(DATA BLOCK)
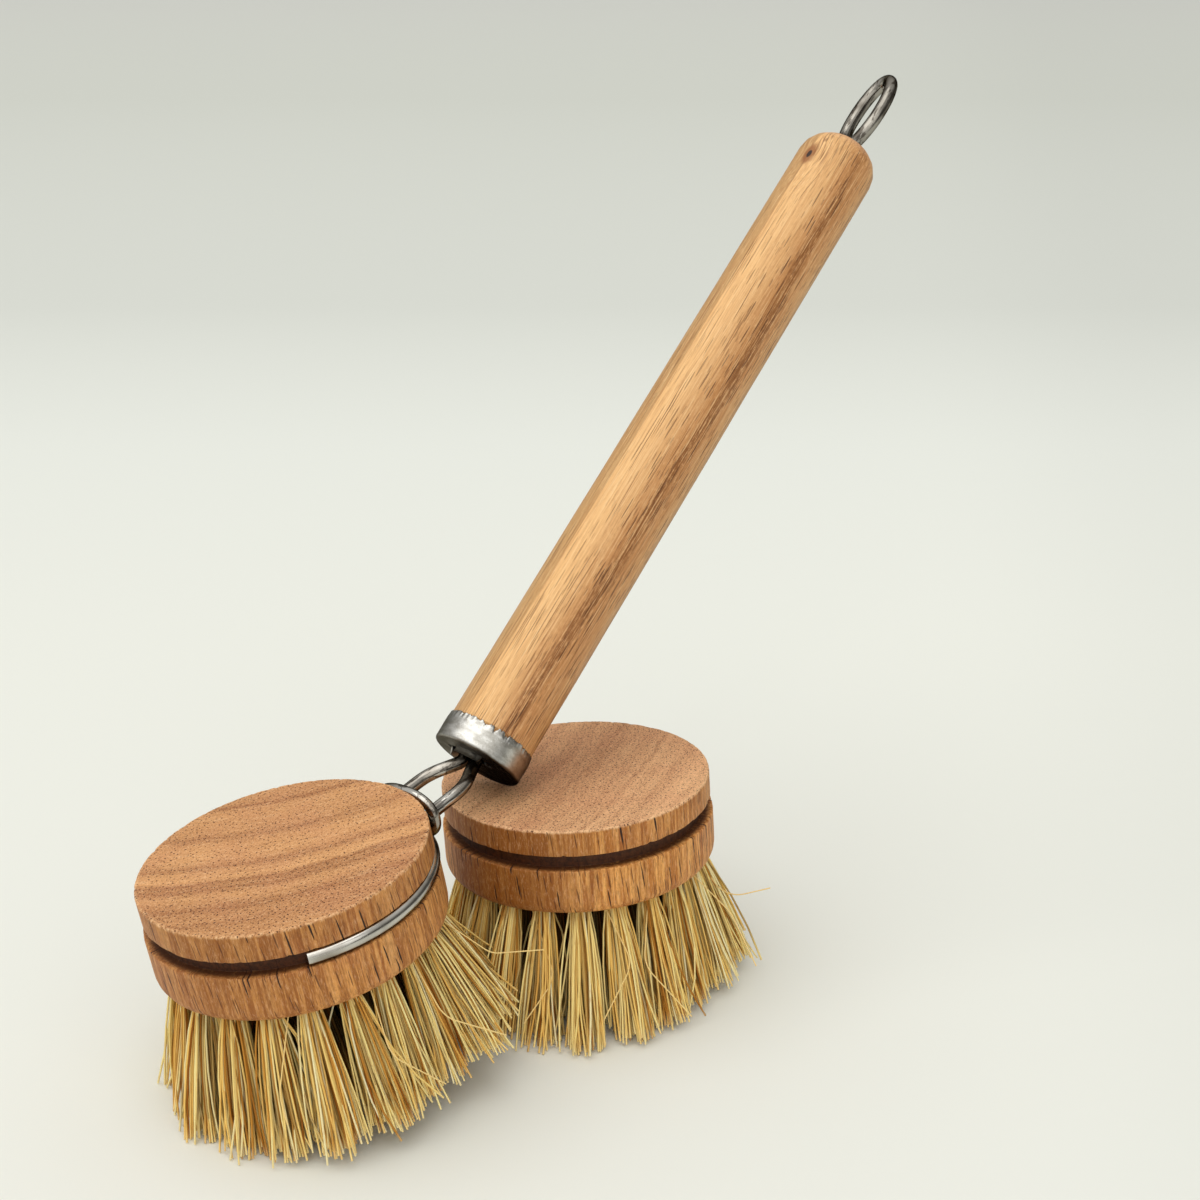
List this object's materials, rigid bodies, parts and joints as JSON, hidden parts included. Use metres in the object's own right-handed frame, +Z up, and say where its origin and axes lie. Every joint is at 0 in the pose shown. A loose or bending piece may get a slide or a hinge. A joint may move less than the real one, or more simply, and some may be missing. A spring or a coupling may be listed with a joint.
{
  "type": "dish brush",
  "caption": "Wooden dish brush with wire arms, a sliding locking link and a round replaceable bristle head, leaning on its spare head.",
  "frame": {"origin": "on the floor under the middle of the set's bounding box", "axes": "+Z up, +Y away from the viewer of the picture, +X to the viewer's right; stored as pictured, the brush leaning on its spare head"},
  "size_m": [0.1394, 0.1532, 0.1606],
  "materials": {
    "head_wood": "unvarnished reddish hardwood, fine sanded",
    "handle_wood": "unvarnished golden hardwood, fine sanded",
    "steel": "polished spring steel wire",
    "tinplate": "satin tinned steel sheet",
    "bristle": "stiff straw-coloured plant fibre"
  },
  "bodies": {
    "handle": {"handle": "handle_wood", "ferrule": "tinplate", "hanging_eye": "steel"},
    "head": {"head_block": "head_wood", "head_tuft_01": "bristle", "head_tuft_02": "bristle", "head_tuft_03": "bristle", "head_tuft_04": "bristle", "head_tuft_05": "bristle", "head_tuft_06": "bristle", "head_tuft_07": "bristle", "head_tuft_08": "bristle", "head_tuft_09": "bristle", "head_tuft_10": "bristle", "head_tuft_11": "bristle", "head_tuft_12": "bristle", "head_tuft_13": "bristle", "head_tuft_14": "bristle", "head_tuft_15": "bristle", "head_tuft_16": "bristle", "head_tuft_17": "bristle", "head_tuft_18": "bristle", "head_tuft_19": "bristle", "head_tuft_20": "bristle", "head_inner_bristles": "bristle"},
    "left_arm": {"arm_left": "steel"},
    "right_arm": {"arm_right": "steel"},
    "link": {"locking_link": "steel"},
    "spare_head": {"spare_block": "head_wood", "spare_tuft_01": "bristle", "spare_tuft_02": "bristle", "spare_tuft_03": "bristle", "spare_tuft_04": "bristle", "spare_tuft_05": "bristle", "spare_tuft_06": "bristle", "spare_tuft_07": "bristle", "spare_tuft_08": "bristle", "spare_tuft_09": "bristle", "spare_tuft_10": "bristle", "spare_tuft_11": "bristle", "spare_tuft_12": "bristle", "spare_tuft_13": "bristle", "spare_tuft_14": "bristle", "spare_tuft_15": "bristle", "spare_tuft_16": "bristle", "spare_tuft_17": "bristle", "spare_tuft_18": "bristle", "spare_tuft_19": "bristle", "spare_tuft_20": "bristle", "spare_inner_bristles": "bristle"}
  },
  "joints": [
    {"name": "head_spin", "type": "hinge", "parent": "handle", "child": "head", "pos_m": [-0.04507, -0.05162, 0.04371], "axis": [-0.1639, -0.0675, 0.9842], "continuous": true},
    {"name": "link_slide", "type": "slide", "parent": "handle", "child": "link", "axis": [0.6719, 0.7037, 0.231], "range_m": [0, 0.007]},
    {"name": "left_arm_spread", "type": "hinge", "parent": "handle", "child": "left_arm", "pos_m": [-0.01047, -0.01809, 0.05069], "axis": [-0.1639, -0.0675, 0.9842], "range_deg": [0, 0.9]},
    {"name": "right_arm_spread", "type": "hinge", "parent": "handle", "child": "right_arm", "pos_m": [-0.01267, -0.01591, 0.05047], "axis": [0.1639, 0.0675, -0.9842], "range_deg": [0, 0.9]},
    {"name": "spare_slide", "type": "slide", "parent": "handle", "child": "spare_head", "axis": [0.776, 0.6307, 0], "range_m": [0, 0.04]}
  ],
  "couplings": [
    {"joint": "left_arm_spread", "follows": "link_slide", "rad_per_m": 2.1817},
    {"joint": "right_arm_spread", "follows": "link_slide", "rad_per_m": 2.1817}
  ]
}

(REQUIRED TASK) Emit the full listing verbatim.

(WRITTEN REPLY)
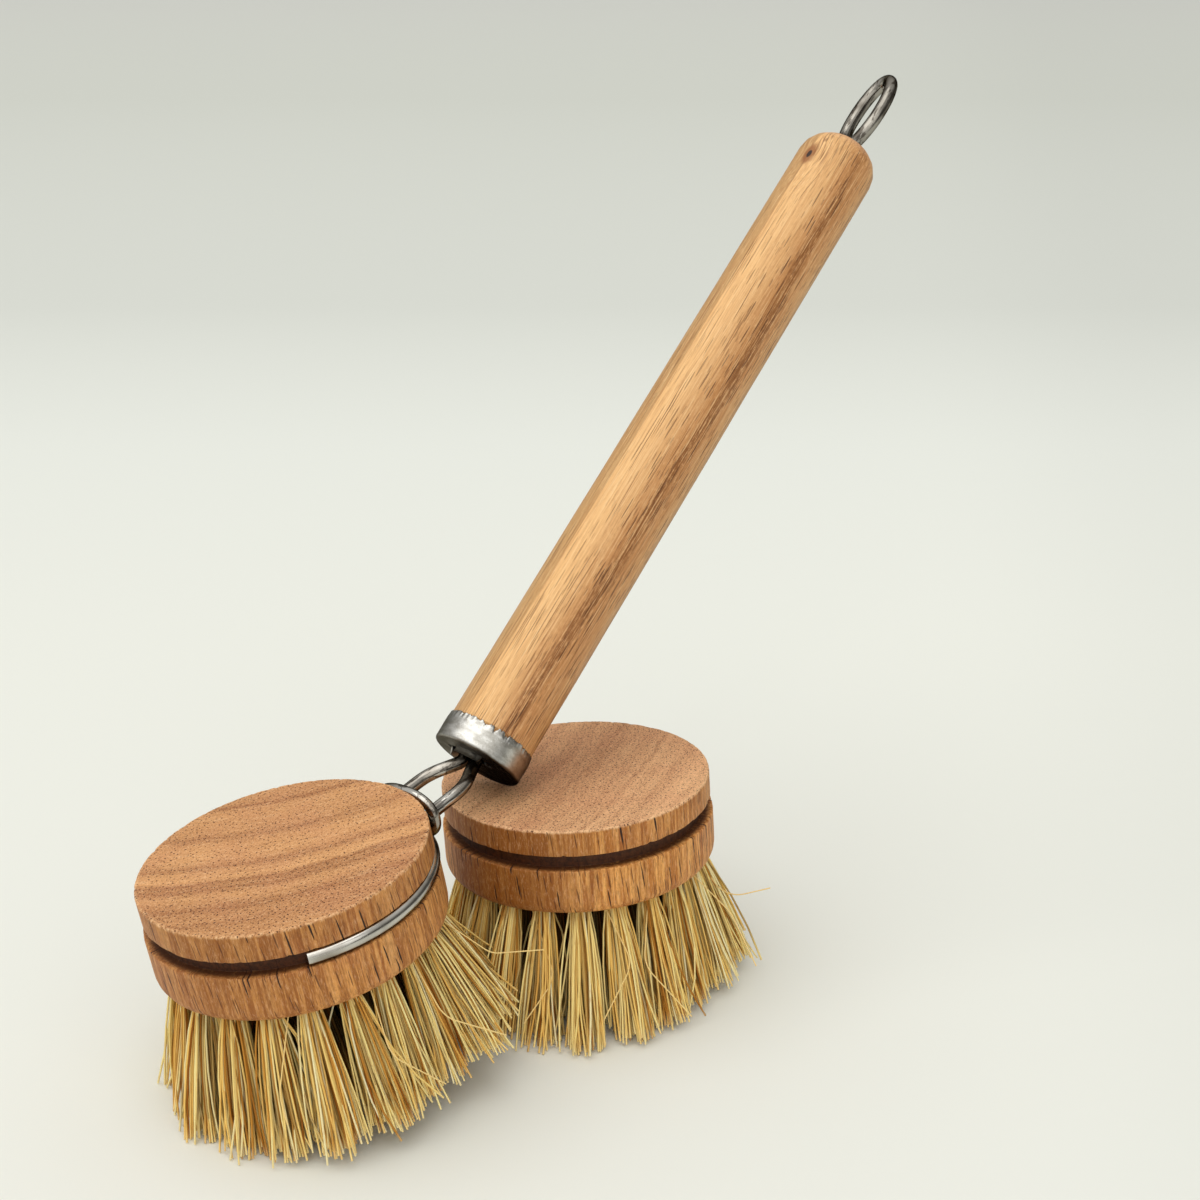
List this object's materials, rigid bodies, parts and joints as JSON, hidden parts included. Use metres in the object's own right-handed frame, +Z up, and say where its origin and axes lie. Every joint is at 0 in the pose shown. A loose or bending piece may get a slide or a hinge. A joint may move less than the real one, or more simply, and some may be missing. A spring or a coupling may be listed with a joint.
{
  "type": "dish brush",
  "caption": "Wooden dish brush with wire arms, a sliding locking link and a round replaceable bristle head, leaning on its spare head.",
  "frame": {"origin": "on the floor under the middle of the set's bounding box", "axes": "+Z up, +Y away from the viewer of the picture, +X to the viewer's right; stored as pictured, the brush leaning on its spare head"},
  "size_m": [0.1394, 0.1532, 0.1606],
  "materials": {
    "head_wood": "unvarnished reddish hardwood, fine sanded",
    "handle_wood": "unvarnished golden hardwood, fine sanded",
    "steel": "polished spring steel wire",
    "tinplate": "satin tinned steel sheet",
    "bristle": "stiff straw-coloured plant fibre"
  },
  "bodies": {
    "handle": {"handle": "handle_wood", "ferrule": "tinplate", "hanging_eye": "steel"},
    "head": {"head_block": "head_wood", "head_tuft_01": "bristle", "head_tuft_02": "bristle", "head_tuft_03": "bristle", "head_tuft_04": "bristle", "head_tuft_05": "bristle", "head_tuft_06": "bristle", "head_tuft_07": "bristle", "head_tuft_08": "bristle", "head_tuft_09": "bristle", "head_tuft_10": "bristle", "head_tuft_11": "bristle", "head_tuft_12": "bristle", "head_tuft_13": "bristle", "head_tuft_14": "bristle", "head_tuft_15": "bristle", "head_tuft_16": "bristle", "head_tuft_17": "bristle", "head_tuft_18": "bristle", "head_tuft_19": "bristle", "head_tuft_20": "bristle", "head_inner_bristles": "bristle"},
    "left_arm": {"arm_left": "steel"},
    "right_arm": {"arm_right": "steel"},
    "link": {"locking_link": "steel"},
    "spare_head": {"spare_block": "head_wood", "spare_tuft_01": "bristle", "spare_tuft_02": "bristle", "spare_tuft_03": "bristle", "spare_tuft_04": "bristle", "spare_tuft_05": "bristle", "spare_tuft_06": "bristle", "spare_tuft_07": "bristle", "spare_tuft_08": "bristle", "spare_tuft_09": "bristle", "spare_tuft_10": "bristle", "spare_tuft_11": "bristle", "spare_tuft_12": "bristle", "spare_tuft_13": "bristle", "spare_tuft_14": "bristle", "spare_tuft_15": "bristle", "spare_tuft_16": "bristle", "spare_tuft_17": "bristle", "spare_tuft_18": "bristle", "spare_tuft_19": "bristle", "spare_tuft_20": "bristle", "spare_inner_bristles": "bristle"}
  },
  "joints": [
    {"name": "head_spin", "type": "hinge", "parent": "handle", "child": "head", "pos_m": [-0.04507, -0.05162, 0.04371], "axis": [-0.1639, -0.0675, 0.9842], "continuous": true},
    {"name": "link_slide", "type": "slide", "parent": "handle", "child": "link", "axis": [0.6719, 0.7037, 0.231], "range_m": [0, 0.007]},
    {"name": "left_arm_spread", "type": "hinge", "parent": "handle", "child": "left_arm", "pos_m": [-0.01047, -0.01809, 0.05069], "axis": [-0.1639, -0.0675, 0.9842], "range_deg": [0, 0.9]},
    {"name": "right_arm_spread", "type": "hinge", "parent": "handle", "child": "right_arm", "pos_m": [-0.01267, -0.01591, 0.05047], "axis": [0.1639, 0.0675, -0.9842], "range_deg": [0, 0.9]},
    {"name": "spare_slide", "type": "slide", "parent": "handle", "child": "spare_head", "axis": [0.776, 0.6307, 0], "range_m": [0, 0.04]}
  ],
  "couplings": [
    {"joint": "left_arm_spread", "follows": "link_slide", "rad_per_m": 2.1817},
    {"joint": "right_arm_spread", "follows": "link_slide", "rad_per_m": 2.1817}
  ]
}